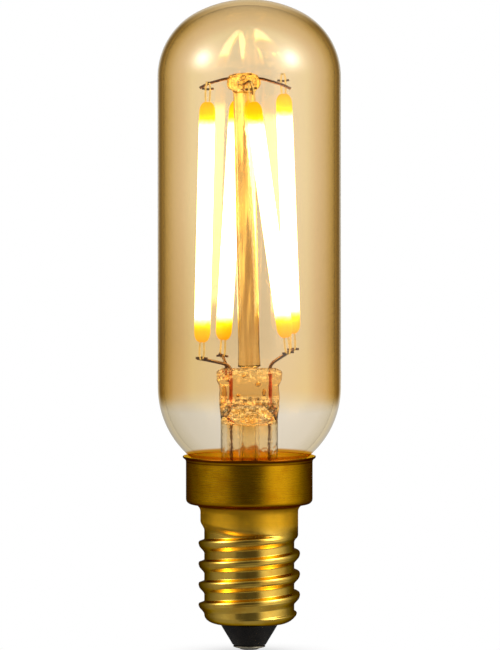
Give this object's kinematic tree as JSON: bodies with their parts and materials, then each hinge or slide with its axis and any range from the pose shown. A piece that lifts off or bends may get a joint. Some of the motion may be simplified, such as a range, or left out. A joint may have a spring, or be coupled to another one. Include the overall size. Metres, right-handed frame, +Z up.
{
  "type": "tubular light bulb",
  "caption": "Tubular glass lamp with a rounded top, upright glowing filament bars on a glass stem, and a screw cap with a flared collar.",
  "frame": {"origin": "lowest point of the solder on the cap's centre contact, on the lamp's axis", "axes": "+Z up the lamp's axis from the contact to the rounded top, front of the picture towards -Y"},
  "size_m": [0.025, 0.025, 0.089],
  "materials": {
    "amber_glass": "clear blown glass with a thin amber metal coating, gloss",
    "clear_glass": "clear drawn glass, gloss",
    "phosphor": "matt yellow phosphor silicone, glowing",
    "plated_steel": "thin plated strip, satin",
    "support_wire": "nickel-iron wire, satin",
    "lead_wire": "nickel-iron lead wire, satin",
    "brass": "drawn brass, polished",
    "cement": "baked capping cement, matt",
    "black_glass": "black moulded glass, gloss",
    "contact_metal": "pressed plate, satin",
    "solder": "tin solder, gloss",
    "board": "glass-fibre laminate, satin",
    "chip_black": "moulded epoxy, matt",
    "can": "sleeved aluminium can, satin",
    "resistor_coat": "lacquered ceramic, gloss",
    "hook_up_wire": "tinned wire, satin"
  },
  "bodies": {
    "root": {"glass_envelope": "amber_glass", "glass_stem": "clear_glass", "exhaust_tube": "clear_glass", "centre_rod": "clear_glass", "filament_1": "phosphor", "filament_1_top_strip": "plated_steel", "filament_1_foot_strip": "plated_steel", "filament_2": "phosphor", "filament_2_top_strip": "plated_steel", "filament_2_foot_strip": "plated_steel", "filament_3": "phosphor", "filament_3_top_strip": "plated_steel", "filament_3_foot_strip": "plated_steel", "filament_4": "phosphor", "filament_4_top_strip": "plated_steel", "filament_4_foot_strip": "plated_steel", "left_right_wire": "support_wire", "front_back_wire": "support_wire", "left_lead_wire": "lead_wire", "left_branch_wire": "lead_wire", "right_lead_wire": "lead_wire", "cap_shell": "brass", "capping_cement": "cement", "cap_insulator": "black_glass", "centre_contact": "contact_metal", "contact_solder": "solder", "driver_board": "board", "bridge_rectifier": "chip_black", "driver_chip": "chip_black", "smoothing_capacitor": "can", "fuse_resistor": "resistor_coat", "live_wire": "hook_up_wire", "neutral_wire": "hook_up_wire"}
  },
  "joints": []
}
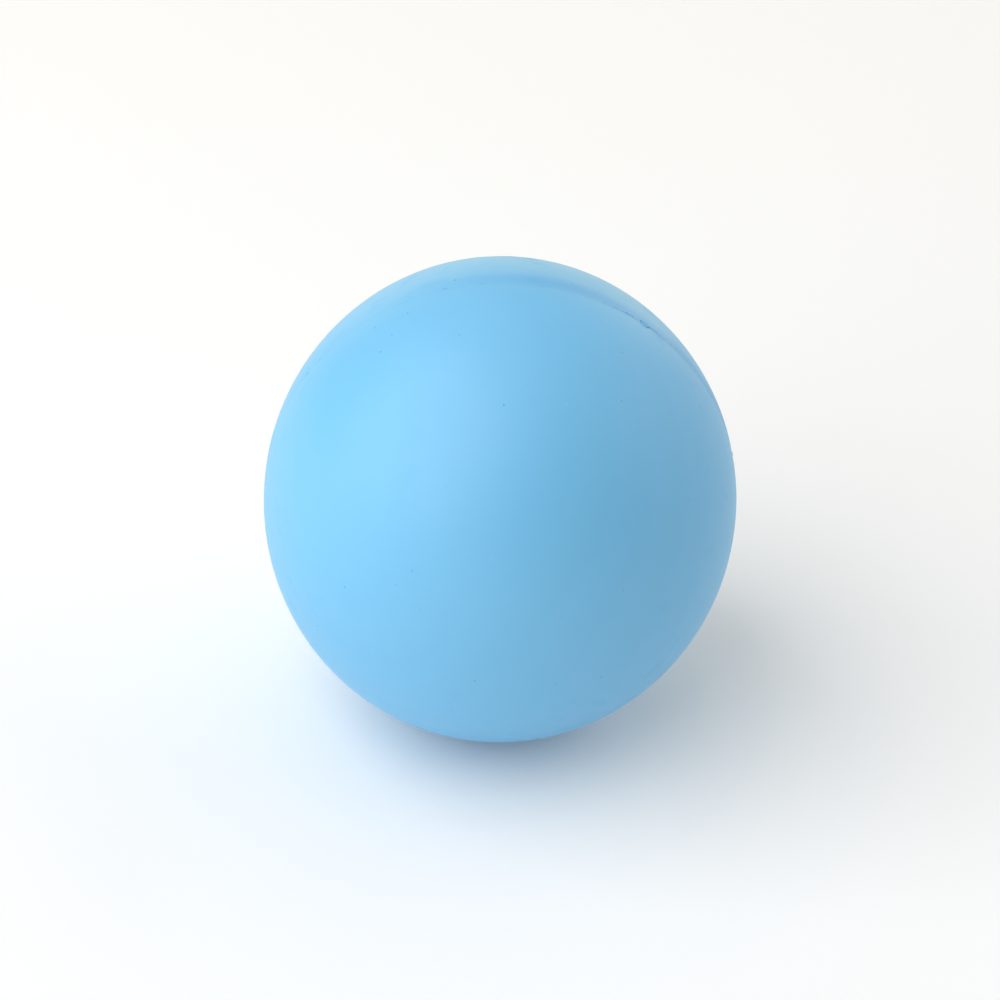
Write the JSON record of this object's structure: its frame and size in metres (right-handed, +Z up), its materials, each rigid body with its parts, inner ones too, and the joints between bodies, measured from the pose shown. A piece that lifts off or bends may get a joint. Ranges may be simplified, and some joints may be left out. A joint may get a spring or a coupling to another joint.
{
  "type": "stress ball",
  "caption": "Moulded foam stress ball: a soft foam core in a dense skin and a light-blue colour coat, with two halves that squeeze in towards the core and spring back.",
  "frame": {"origin": "middle of the flat where the pour gate was cut off, at the foot of the ball, which it rests on", "axes": "+Z up through the ball's longer axis; the mould parted on the XZ plane, the front half faces -Y and the rear half faces +Y; the vent nib is on the +X side of the top"},
  "size_m": [0.0626, 0.0624, 0.0647],
  "materials": {
    "open_foam": "soft open-celled polyurethane foam, matte and pale cream",
    "dense_foam": "dense self-skinned polyurethane foam, smooth and matte",
    "colour_coat": "light-blue flexible paint with a soft satin sheen and a very fine mould texture",
    "touch_up_paint": "light-blue flexible paint laid on by brush, a little glossier than the coat"
  },
  "bodies": {
    "core": {"foam_core": "open_foam", "seam_bead": "colour_coat", "vent_nib": "colour_coat", "gate_stub": "dense_foam", "gate_paint_dab": "touch_up_paint"},
    "front_half": {"front_skin": "dense_foam", "front_colour_coat": "colour_coat"},
    "rear_half": {"rear_skin": "dense_foam", "rear_colour_coat": "colour_coat"}
  },
  "joints": [
    {"name": "front_squeeze", "type": "slide", "parent": "core", "child": "front_half", "axis": [0, 1, 0], "range_m": [0, 0.0125], "stiffness_N_per_m": 3000, "deforming": ["front_skin", "front_colour_coat", "foam_core"]},
    {"name": "rear_squeeze", "type": "slide", "parent": "core", "child": "rear_half", "axis": [0, -1, 0], "range_m": [0, 0.0125], "stiffness_N_per_m": 3000, "deforming": ["rear_skin", "rear_colour_coat", "foam_core"]}
  ],
  "couplings": [
    {"joint": "rear_squeeze", "follows": "front_squeeze", "ratio": 1}
  ]
}
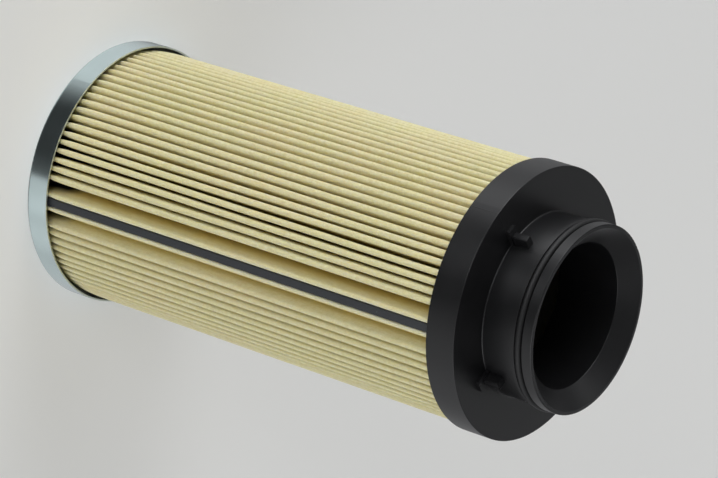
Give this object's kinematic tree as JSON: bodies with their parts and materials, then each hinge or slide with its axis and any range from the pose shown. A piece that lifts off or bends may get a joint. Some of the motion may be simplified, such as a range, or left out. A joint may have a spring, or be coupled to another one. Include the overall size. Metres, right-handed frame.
{
  "type": "pleated filter element",
  "caption": "Cylindrical filter cartridge: folded paper pack round a perforated core, a closed pressed steel cap and a moulded spigot cap with an O-ring.",
  "frame": {"origin": "centre of the closed steel cap's underside, the plane the element stands on", "axes": "+Z along the element's axis from the closed cap towards the spigot's mouth; +X and +Y through the lugs on the spigot's foot; the seam clip lies 56.6 degrees round from +X"},
  "size_m": [0.098, 0.098, 0.2138],
  "materials": {
    "zinc_steel": "bright zinc plating, slightly blue",
    "adhesive": "cured dark potting adhesive",
    "core_steel": "plain perforated steel",
    "filter_paper": "cream resin-treated filter paper",
    "clip_strip": "dark grey strip",
    "black_nylon": "black glass-filled nylon, satin",
    "seal_rubber": "black nitrile rubber"
  },
  "bodies": {
    "root": {"bottom_cap": "zinc_steel", "bottom_adhesive": "adhesive", "core_tube": "core_steel", "filter_media": "filter_paper", "seam_clip": "clip_strip", "top_adhesive": "adhesive", "spigot_cap": "black_nylon", "o_ring": "seal_rubber"}
  },
  "joints": []
}
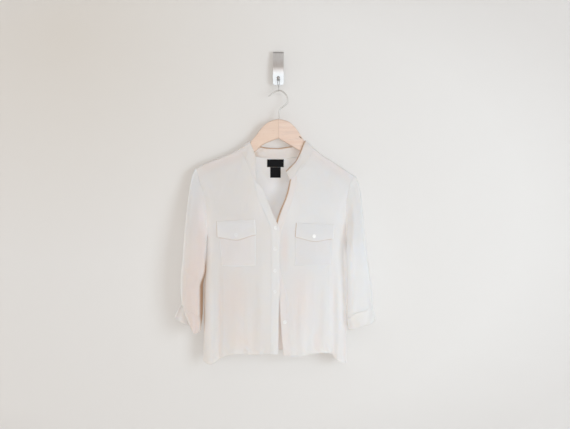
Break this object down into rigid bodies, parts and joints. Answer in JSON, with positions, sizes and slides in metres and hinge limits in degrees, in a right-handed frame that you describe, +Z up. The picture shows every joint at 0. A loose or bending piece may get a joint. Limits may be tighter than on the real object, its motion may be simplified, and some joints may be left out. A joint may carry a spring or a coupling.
{
  "type": "silk blouse on a wooden hanger",
  "caption": "Band-collared silk blouse with flapped chest pockets and split cuffs, open at the neck, on a wooden hanger that hangs from a steel wall hook.",
  "frame": {"origin": "middle of the flat back of the wall hook's strip, on the wall", "axes": "+Z up, +Y into the wall, -Y towards the viewer, +X to the wearer's left"},
  "size_m": [0.5528, 0.1016, 0.8608],
  "materials": {
    "silk": "ivory washed silk, soft sheen, slightly see-through",
    "button": "pearly shell, polished",
    "tape": "black woven tape, matt",
    "wood": "pale beech, sanded and clear lacquered",
    "wire": "plated steel, bright",
    "strip": "brushed steel strip"
  },
  "bodies": {
    "root": {"back": "silk", "front_right": "silk", "front_left": "silk", "front_band_right": "silk", "front_band_left": "silk", "collar_stand": "silk", "sleeve_right": "silk", "sleeve_left": "silk", "cuff_right": "silk", "cuff_left": "silk", "pocket_right": "silk", "pocket_left": "silk", "pocket_flap_right": "silk", "pocket_flap_left": "silk", "front_button_1": "button", "front_button_2": "button", "front_button_3": "button", "front_button_4": "button", "front_button_5": "button", "flap_button_right": "button", "flap_button_left": "button", "label": "tape", "size_tab": "tape", "hanger_arm_right": "wood", "hanger_arm_left": "wood", "hanger_hook": "wire", "hook_pin": "wire", "pin_head": "wire", "wire_loop": "wire", "wall_hook": "strip"}
  },
  "joints": []
}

= = = = =

WHAT YOU WILL DO → Reproduce the full listing word for word.

TASK RESPONSE →
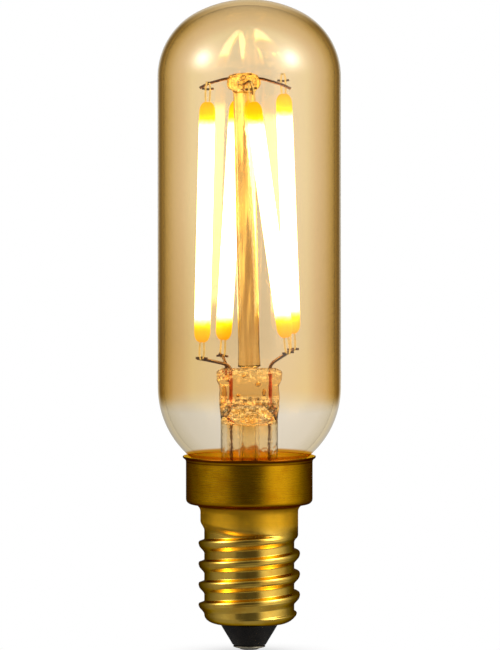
Give this object's kinematic tree as JSON: bodies with their parts and materials, then each hinge or slide with its axis and any range from the pose shown. A piece that lifts off or bends may get a joint. Some of the motion may be simplified, such as a range, or left out. A joint may have a spring, or be coupled to another one. Include the overall size. Metres, right-handed frame, +Z up.
{
  "type": "tubular light bulb",
  "caption": "Tubular glass lamp with a rounded top, upright glowing filament bars on a glass stem, and a screw cap with a flared collar.",
  "frame": {"origin": "lowest point of the solder on the cap's centre contact, on the lamp's axis", "axes": "+Z up the lamp's axis from the contact to the rounded top, front of the picture towards -Y"},
  "size_m": [0.025, 0.025, 0.089],
  "materials": {
    "amber_glass": "clear blown glass with a thin amber metal coating, gloss",
    "clear_glass": "clear drawn glass, gloss",
    "phosphor": "matt yellow phosphor silicone, glowing",
    "plated_steel": "thin plated strip, satin",
    "support_wire": "nickel-iron wire, satin",
    "lead_wire": "nickel-iron lead wire, satin",
    "brass": "drawn brass, polished",
    "cement": "baked capping cement, matt",
    "black_glass": "black moulded glass, gloss",
    "contact_metal": "pressed plate, satin",
    "solder": "tin solder, gloss",
    "board": "glass-fibre laminate, satin",
    "chip_black": "moulded epoxy, matt",
    "can": "sleeved aluminium can, satin",
    "resistor_coat": "lacquered ceramic, gloss",
    "hook_up_wire": "tinned wire, satin"
  },
  "bodies": {
    "root": {"glass_envelope": "amber_glass", "glass_stem": "clear_glass", "exhaust_tube": "clear_glass", "centre_rod": "clear_glass", "filament_1": "phosphor", "filament_1_top_strip": "plated_steel", "filament_1_foot_strip": "plated_steel", "filament_2": "phosphor", "filament_2_top_strip": "plated_steel", "filament_2_foot_strip": "plated_steel", "filament_3": "phosphor", "filament_3_top_strip": "plated_steel", "filament_3_foot_strip": "plated_steel", "filament_4": "phosphor", "filament_4_top_strip": "plated_steel", "filament_4_foot_strip": "plated_steel", "left_right_wire": "support_wire", "front_back_wire": "support_wire", "left_lead_wire": "lead_wire", "left_branch_wire": "lead_wire", "right_lead_wire": "lead_wire", "cap_shell": "brass", "capping_cement": "cement", "cap_insulator": "black_glass", "centre_contact": "contact_metal", "contact_solder": "solder", "driver_board": "board", "bridge_rectifier": "chip_black", "driver_chip": "chip_black", "smoothing_capacitor": "can", "fuse_resistor": "resistor_coat", "live_wire": "hook_up_wire", "neutral_wire": "hook_up_wire"}
  },
  "joints": []
}
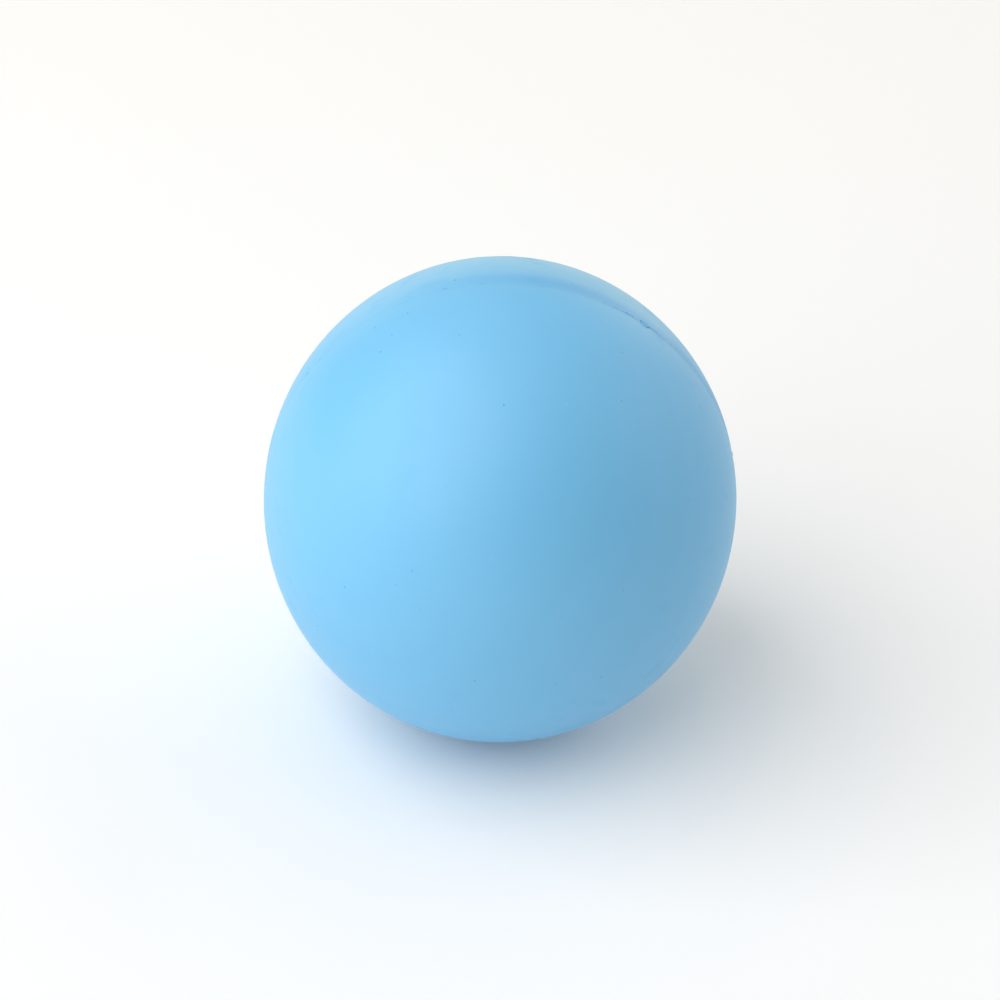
Write the JSON record of this object's structure: its frame and size in metres (right-handed, +Z up), its materials, each rigid body with its parts, inner ones too, and the joints between bodies, measured from the pose shown. A piece that lifts off or bends may get a joint. Ranges may be simplified, and some joints may be left out. A joint may get a spring or a coupling to another joint.
{
  "type": "stress ball",
  "caption": "Moulded foam stress ball: a soft foam core in a dense skin and a light-blue colour coat, with two halves that squeeze in towards the core and spring back.",
  "frame": {"origin": "middle of the flat where the pour gate was cut off, at the foot of the ball, which it rests on", "axes": "+Z up through the ball's longer axis; the mould parted on the XZ plane, the front half faces -Y and the rear half faces +Y; the vent nib is on the +X side of the top"},
  "size_m": [0.0626, 0.0624, 0.0647],
  "materials": {
    "open_foam": "soft open-celled polyurethane foam, matte and pale cream",
    "dense_foam": "dense self-skinned polyurethane foam, smooth and matte",
    "colour_coat": "light-blue flexible paint with a soft satin sheen and a very fine mould texture",
    "touch_up_paint": "light-blue flexible paint laid on by brush, a little glossier than the coat"
  },
  "bodies": {
    "core": {"foam_core": "open_foam", "seam_bead": "colour_coat", "vent_nib": "colour_coat", "gate_stub": "dense_foam", "gate_paint_dab": "touch_up_paint"},
    "front_half": {"front_skin": "dense_foam", "front_colour_coat": "colour_coat"},
    "rear_half": {"rear_skin": "dense_foam", "rear_colour_coat": "colour_coat"}
  },
  "joints": [
    {"name": "front_squeeze", "type": "slide", "parent": "core", "child": "front_half", "axis": [0, 1, 0], "range_m": [0, 0.0125], "stiffness_N_per_m": 3000, "deforming": ["front_skin", "front_colour_coat", "foam_core"]},
    {"name": "rear_squeeze", "type": "slide", "parent": "core", "child": "rear_half", "axis": [0, -1, 0], "range_m": [0, 0.0125], "stiffness_N_per_m": 3000, "deforming": ["rear_skin", "rear_colour_coat", "foam_core"]}
  ],
  "couplings": [
    {"joint": "rear_squeeze", "follows": "front_squeeze", "ratio": 1}
  ]
}
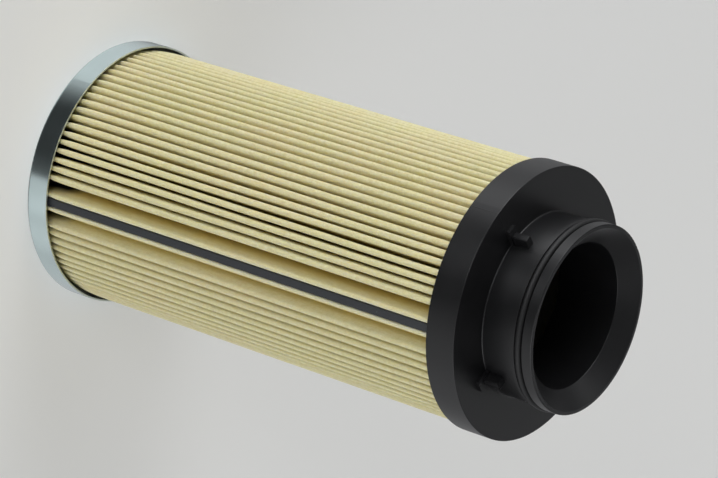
Give this object's kinematic tree as JSON: bodies with their parts and materials, then each hinge or slide with its axis and any range from the pose shown. A piece that lifts off or bends may get a joint. Some of the motion may be simplified, such as a range, or left out. A joint may have a spring, or be coupled to another one. Include the overall size. Metres, right-handed frame.
{
  "type": "pleated filter element",
  "caption": "Cylindrical filter cartridge: folded paper pack round a perforated core, a closed pressed steel cap and a moulded spigot cap with an O-ring.",
  "frame": {"origin": "centre of the closed steel cap's underside, the plane the element stands on", "axes": "+Z along the element's axis from the closed cap towards the spigot's mouth; +X and +Y through the lugs on the spigot's foot; the seam clip lies 56.6 degrees round from +X"},
  "size_m": [0.098, 0.098, 0.2138],
  "materials": {
    "zinc_steel": "bright zinc plating, slightly blue",
    "adhesive": "cured dark potting adhesive",
    "core_steel": "plain perforated steel",
    "filter_paper": "cream resin-treated filter paper",
    "clip_strip": "dark grey strip",
    "black_nylon": "black glass-filled nylon, satin",
    "seal_rubber": "black nitrile rubber"
  },
  "bodies": {
    "root": {"bottom_cap": "zinc_steel", "bottom_adhesive": "adhesive", "core_tube": "core_steel", "filter_media": "filter_paper", "seam_clip": "clip_strip", "top_adhesive": "adhesive", "spigot_cap": "black_nylon", "o_ring": "seal_rubber"}
  },
  "joints": []
}
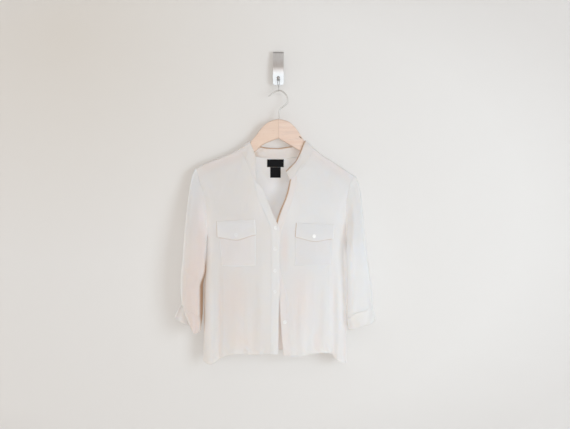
Break this object down into rigid bodies, parts and joints. Answer in JSON, with positions, sizes and slides in metres and hinge limits in degrees, in a right-handed frame that you describe, +Z up. The picture shows every joint at 0. A loose or bending piece may get a joint. Limits may be tighter than on the real object, its motion may be simplified, and some joints may be left out. A joint may carry a spring or a coupling.
{
  "type": "silk blouse on a wooden hanger",
  "caption": "Band-collared silk blouse with flapped chest pockets and split cuffs, open at the neck, on a wooden hanger that hangs from a steel wall hook.",
  "frame": {"origin": "middle of the flat back of the wall hook's strip, on the wall", "axes": "+Z up, +Y into the wall, -Y towards the viewer, +X to the wearer's left"},
  "size_m": [0.5528, 0.1016, 0.8608],
  "materials": {
    "silk": "ivory washed silk, soft sheen, slightly see-through",
    "button": "pearly shell, polished",
    "tape": "black woven tape, matt",
    "wood": "pale beech, sanded and clear lacquered",
    "wire": "plated steel, bright",
    "strip": "brushed steel strip"
  },
  "bodies": {
    "root": {"back": "silk", "front_right": "silk", "front_left": "silk", "front_band_right": "silk", "front_band_left": "silk", "collar_stand": "silk", "sleeve_right": "silk", "sleeve_left": "silk", "cuff_right": "silk", "cuff_left": "silk", "pocket_right": "silk", "pocket_left": "silk", "pocket_flap_right": "silk", "pocket_flap_left": "silk", "front_button_1": "button", "front_button_2": "button", "front_button_3": "button", "front_button_4": "button", "front_button_5": "button", "flap_button_right": "button", "flap_button_left": "button", "label": "tape", "size_tab": "tape", "hanger_arm_right": "wood", "hanger_arm_left": "wood", "hanger_hook": "wire", "hook_pin": "wire", "pin_head": "wire", "wire_loop": "wire", "wall_hook": "strip"}
  },
  "joints": []
}